控訴審判決は、上告人(控訴人・被告)の責任原因について、一審判決を引用し『自動車が、エンジンその他の動力等により「位置の移動」を伴う「走行」状態にある場合のみならず、本件クレーン車等の場合のように、自動車が一般交通の場たる道路上に一時停止して、特殊自動車たる右クレーン車のその固有の装置のその目的に従つて操作し、クレーンを操縦している場合をも、その「運行」の概念に含ましめるものと解するが、自動車による特殊の危険から被害者を保護せんとする自動車損害賠償保障法の立法目的に即応するものと解する。』として『本件事故は、本件クレーン車の「運行」中に生じたものであるから、同法三条により本件事故につき被害者に生じた損害を賠償する責任がある。』と判断した(判決理由三)。これは、自動車損害賠償保障法三条の解釈適用を誤つたものである。

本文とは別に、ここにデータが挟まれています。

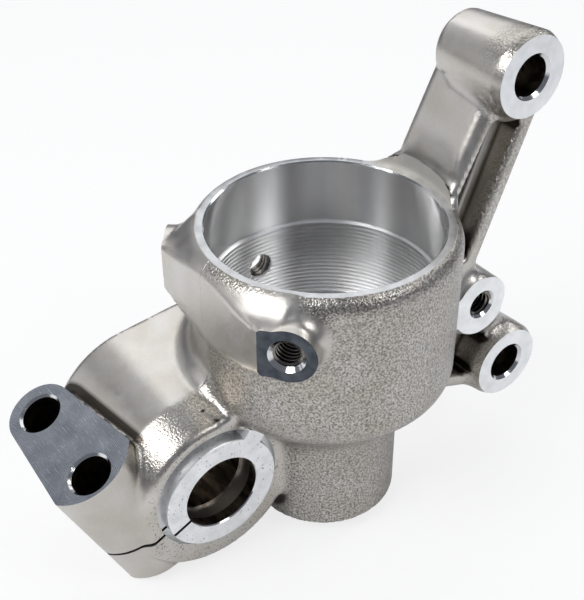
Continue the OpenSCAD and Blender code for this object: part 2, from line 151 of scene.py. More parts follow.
def flange(x, y, z):
    """The drafted front, the two bosses and the bridge that joins them to the body."""
    rise = math.tan(flange_draft)
    draft = (flange_back - flange_y) * rise
    upper, lower = (flange_back, flange_top + draft), (flange_back, flange_low - draft)
    front = outline(y, z, [(flange_y, flange_top), (flange_y, flange_low), lower, upper])
    side, out = math.sin(boss_turn), math.cos(boss_turn)
    end = boss_face + 1.0
    beside, along = np.abs(x) * side + y * out, np.abs(x) * out - y * side
    hip, slant = (boss_face - along) * rise, math.hypot(1, rise)
    front = round_over(front, (z - flange_top - hip) / slant, hip_edge)
    front = round_over(front, (boss_z - boss_r + bridge_in - hip - z) / slant, hip_edge)
    front = round_over(front, flange_y - y, front_edge)
    front = round_over(front, beside - past_boss, corner_edge)
    front = round_over(front, along - end, boss_edge)
    across = np.hypot(beside, z - boss_z)
    bosses = bar(across - boss_r, between(along, socket_r - 1, end), boss_edge)
    plan = [((end + flange_y * side) / out, flange_y), (end * out, -end * side)]
    plan += [(bridge_root * out, -bridge_root * side), (bridge_half, bridge_y), (bridge_half, flange_y)]
    low, high = boss_z - boss_r + bridge_in, boss_z + boss_r - bridge_in
    bridge = plate(np.abs(x), y, z, plan, low, high, front_edge)
    return np.minimum(front, np.minimum(bosses, bridge))


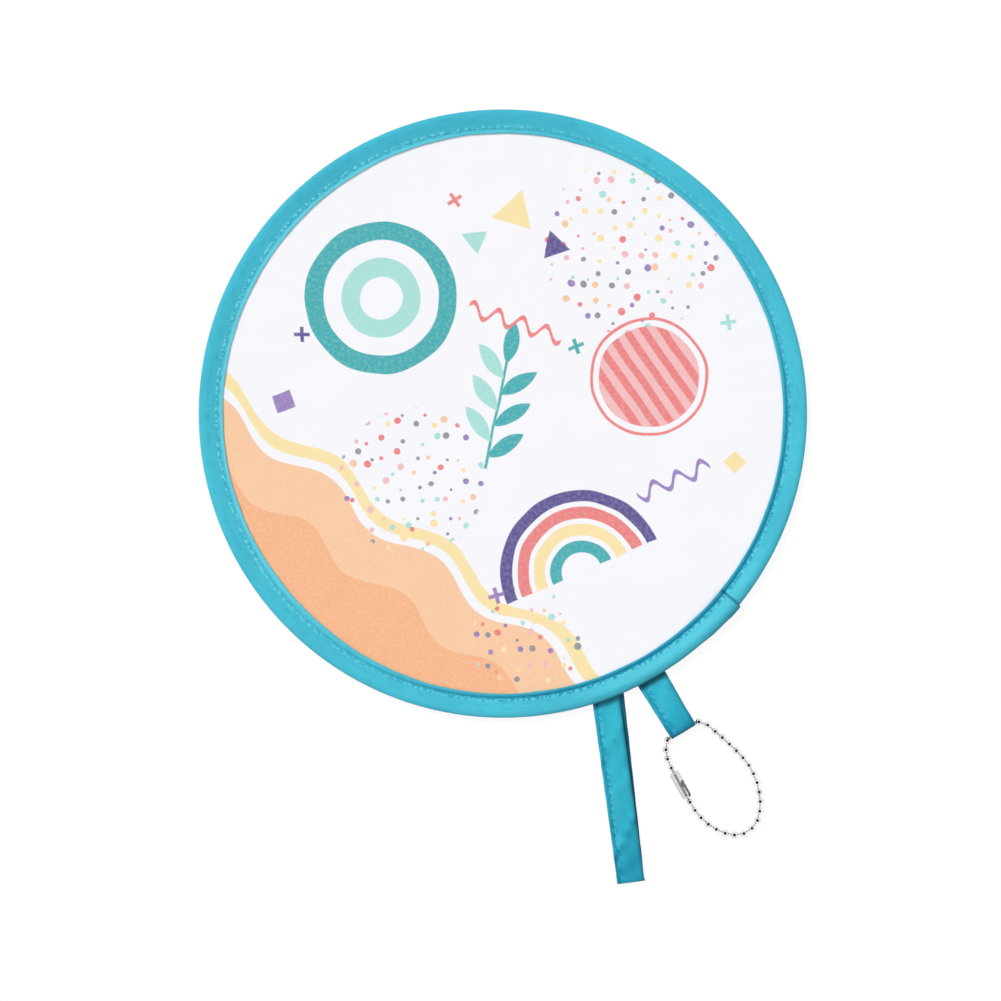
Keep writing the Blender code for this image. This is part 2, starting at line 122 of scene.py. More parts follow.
def addObject(name, data):
    made = bpy.data.objects.new(name, data)
    bpy.context.scene.collection.objects.link(made)
    return made


def finishMesh(name, bm):
    mesh = bpy.data.meshes.new(name)
    bm.to_mesh(mesh)
    bm.free()
    mesh.shade_smooth()
    return addObject(name, mesh)


def addWall(piece, thickness):
    wall = piece.modifiers.new("wall", "SOLIDIFY")
    wall.thickness = thickness
    wall.offset = 0.0
    wall.use_even_offset = True


def addSubdivision(piece):
    subdivision = piece.modifiers.new("subdivision", "SUBSURF")
    subdivision.levels = 1
    subdivision.render_levels = 1


def applyModifiers(piece):
    seen = piece.evaluated_get(bpy.context.evaluated_depsgraph_get())
    mesh = bpy.data.meshes.new_from_object(seen)
    piece.modifiers.clear()
    piece.data = mesh


def dress(piece, material, body=None, replaced=()):
    piece.data.materials.clear()
    piece.data.materials.append(material)
    if body:
        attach(piece, body)
    if replaced:
        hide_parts(*replaced)


def clamp(value):
    return min(1.0, max(0.0, value))


def smoothStep(value, start, end):
    share = clamp((value - start) / (end - start))
    return share * share * (3 - 2 * share)


def bump(value, middle, reach):
    # 1 at the middle, and fading out past the reach on both sides
    return exp(-((value - middle) / reach) ** 2)


def rising(value, strength, start, end):
    return strength * smoothStep(value, start, end)


def swelling(value, strength, middle, reach):
    return strength * bump(value, middle, reach)


def wayAt(angle):
    # level, that far round from the X axis
    return Vector((cos(angle), sin(angle), 0))


def turnTo(way):
    # turns the Z axis that way
    return way.to_track_quat("Z", "Y").to_matrix().to_4x4()


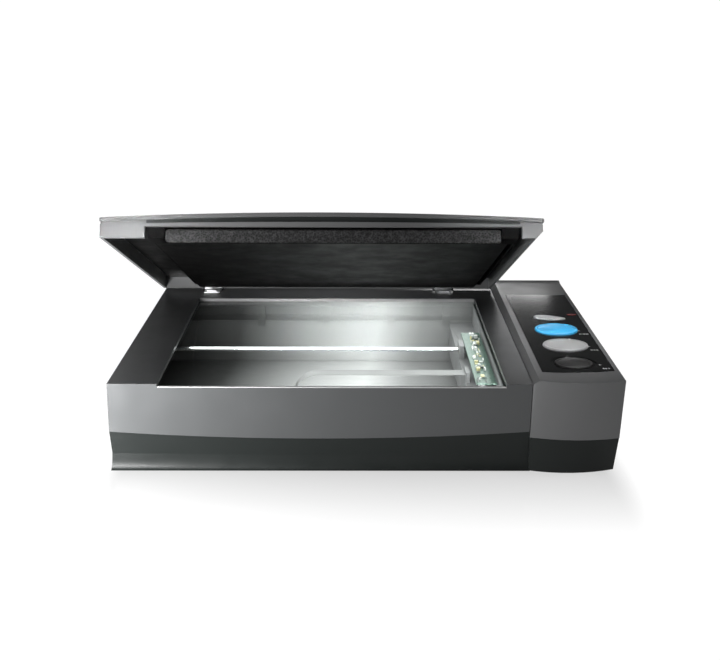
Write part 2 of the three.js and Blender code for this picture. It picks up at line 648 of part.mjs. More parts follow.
function lidShell() {
  const chamfer = LID_RIM.right - LID_RIM.foot;
  const section = outline([[LID_RIM.left, 0], [LID_RIM.foot, 0], [LID_RIM.right, chamfer],
    [LID_RIM.right, LIP_FOOT], [LID.x1, LIP_FOOT + 1], ...lidTop(0), [LID.x0, LIP_FOOT + 1],
    [LID_RIM.left, LIP_FOOT]]);
  const outer = alongY(section, -LID.length, LID_RIM.back).intersect(alongZ(lidPlan(), -1, 30, 6));
  const belowLip = outline([[LID.x1 + 10, -1], ...lidTop(LIP), [LID.x0 - 10, -1]]);
  const frontStep = alongY(belowLip, -LID.length - 1, LID_RIM.front);
  const left = LID_RIM.left + LID_WALL;
  const right = LID_RIM.foot - LID_WALL;
  const top = LID.edge - LID_WALL;
  const hollowTop = bowed(right, top, left, top, LID.crown - LID.edge, 20);
  const hollow = alongY(outline([[left, -1], [right, -1], ...hollowTop]), -261.6, -3.1);
  const notch = box(NOTCH.x0, NOTCH.x1, -270, -258, -1, NOTCH.height);
  const pockets = HINGES_X.map((x) => box(x - 11.5, x + 11.5, -5.2, 1, -1, 3.4));
  const relief = box(LID_RIM.foot + 0.5, 160, -8, 1, -1, 40);
  return cut(outer, frontStep, lidGroove(), hollow, notch, ...pockets, relief);
}

// the long groove under the lip
function lidGroove() {
  const low = bowed(LID.x0 - 1, 11.8, LID.x1 + 1, 11.8, 2.3, 20);
  const depth = 1.7;
  return alongY(outline([...low, ...lidTop(LIP)]), -270, LID_RIM.front + depth);
}

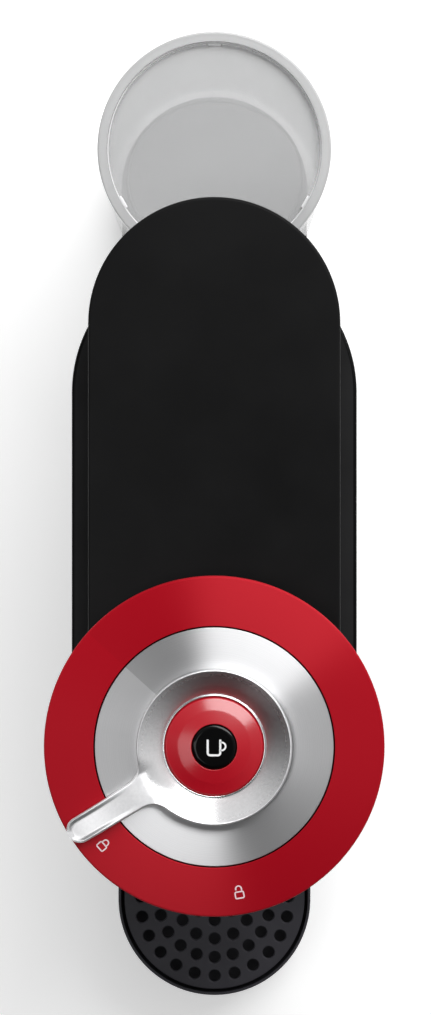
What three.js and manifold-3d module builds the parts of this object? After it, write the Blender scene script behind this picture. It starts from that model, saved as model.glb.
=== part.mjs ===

上告人は、自動車損害賠償保障法は自動車が走ることから生ずる特殊な危険性をもつことに焦点を合わせたものであるから、発進から停車までを「運行」と解し、駐停車中の事故については、その前段階である「運行」との因果関係の存否によつて自動車損害賠償保障法の適用の有無を決すべきであると解する(「交通事故訴訟の課題」実務民訴講座3二九ページ、「運行の概念」判例タイムズ二一二号三六ページ、注釈民法(19)一〇二ページ等参照)ものであるが、本件の事故は、クレーン車を固定してクレーンを操作し、転落した自動車の引揚作業中に発生したものであるから、自動車損害賠償保障法三条の「運行」に該当せず、また「運行」との因果関係も無いと考える。